When it comes to software code, AI will value expressions that are commonly used more so than uncommon ones. But software code is, by it’s very nature, an intertwined collection of copyrightable (creative) and non-copyrightable (functional) expressions. If AI values commonly used expressions, those expressions are highly unlikely to be creative enough for copyright protection in the first place.
So we have a circumstance where AI is trained on copyrighted but Open Source code. Yet the code itself is comprised of both creative (presumably) and functional code, with no clear delineation of what is and what is not protectable.
Lastly, many authors do not understand what constitutes a creative expression that is protectable by copyright. The amount of work required to create the expression is meaningless. Manipulating data to thresh out something interesting is not creative. Let’s just face it that most software is comprised of mostly functional expressions that are not protectable. Back to that “math” problem again!
The big take-away? The purpose of copyright is to progress science and useful arts, not to build walls around ideas and concepts (which, by themselves, are not protectable).
Would that mean you can simply use one AI (or more) from anyone else to train another AI?
Of course access can always be limited to an API with rate limits and per-request costs, which would make it difficult to straight up copy the whole thing, but it would be hard to justify any legal protections against it.
If you want to prove your data was used to train an AI, the onus is on you to prove it. Good luck.
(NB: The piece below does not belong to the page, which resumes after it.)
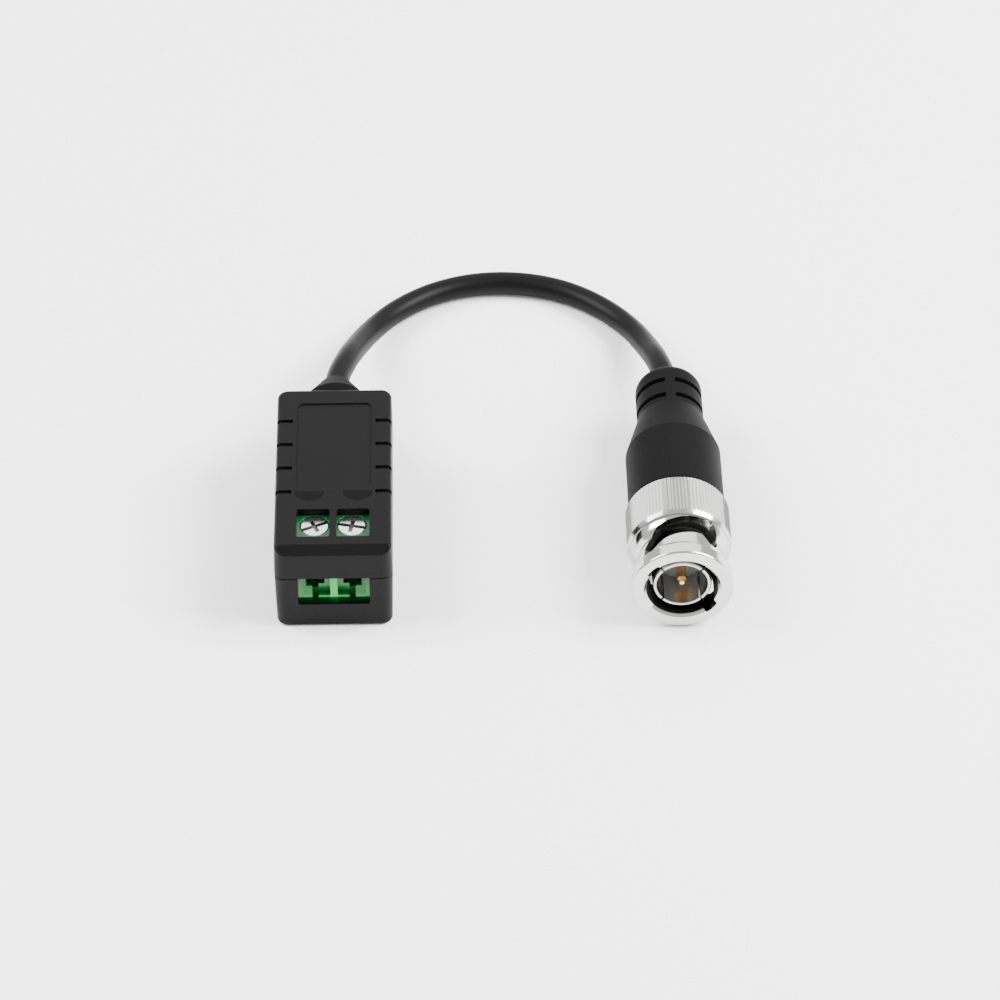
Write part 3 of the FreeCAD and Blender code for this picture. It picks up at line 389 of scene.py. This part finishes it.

The AI who follow the law strictly will be at a disadvantage to those that do not.
which would be easy during a law suit - the process of discovery means you get to check out the training dataset.
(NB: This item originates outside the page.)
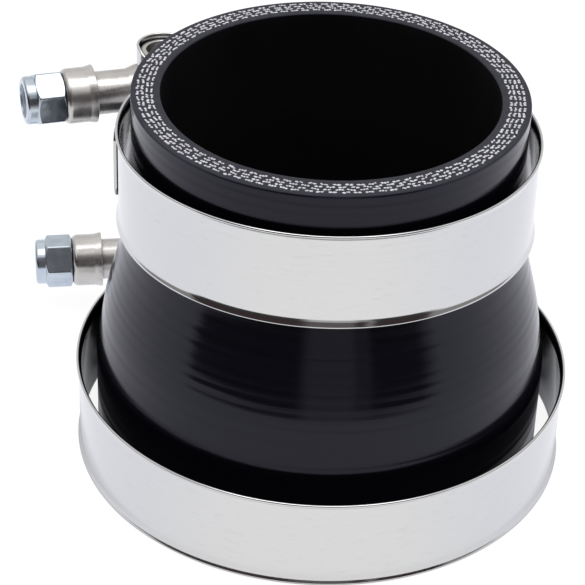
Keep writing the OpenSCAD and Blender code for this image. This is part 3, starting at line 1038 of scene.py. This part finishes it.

The allegation isn't that the AI trainers are hiding, but that what AI trainers are doing _itself_ constitutes copyright violation. AKA, they want the right to use the works to train an ai model to be a right that must be explicitly granted.
i hope that legislation is not introduced to prevent training, as this right would stifle progress.
Yes, and then people say "no" or "pay me". End result of this is that the only ones with good AI models are megacorporations that will DRM the heck out of it.
Years later those same artists will complain that they now have to pay $1000 a year to Disney/MS/Adobe to create art. Because these megacorporations can afford to pay for it. They're the ones that will benefit the most from this, because it creates an insurmountable moat for them.
Copyright exists to encourage the creation of more art and to progress science. AI is clearly a helpful step in that direction. Humans learn from others' works. Should we make that illegal too?
I find it astonishing that people continue to make this argument. A machine is owned by someone, a human is not. Why should the law treat machines the same way as a human? Sounds like some corporate flim-flam to me.
>To promote the Progress of Science and useful Arts, by securing for limited Times to Authors and Inventors the exclusive Right to their respective Writings and Discoveries;
The purpose of copyright is not to protect the authors, it is to promote the progress of science and art.
The current situation for AI image generation is pretty much the only way these technologies will be available to everyone. Most other paths will simply lead to billion dollar corporations acting as gatekeepers to this technology. Megacorps can afford to hire artists to generate specific art for their AI models, everyone else cannot.
You end up with billion dollar corporations gatekeeping this technology either way (who else has the capital to best train the models?). This isn’t about the little guy.
It shouldn't, that's why arguments that the algorithm is learning, so it's doing the same thing that is legal for humans to do is completely fallacious, on top of it just being anthropomorphism.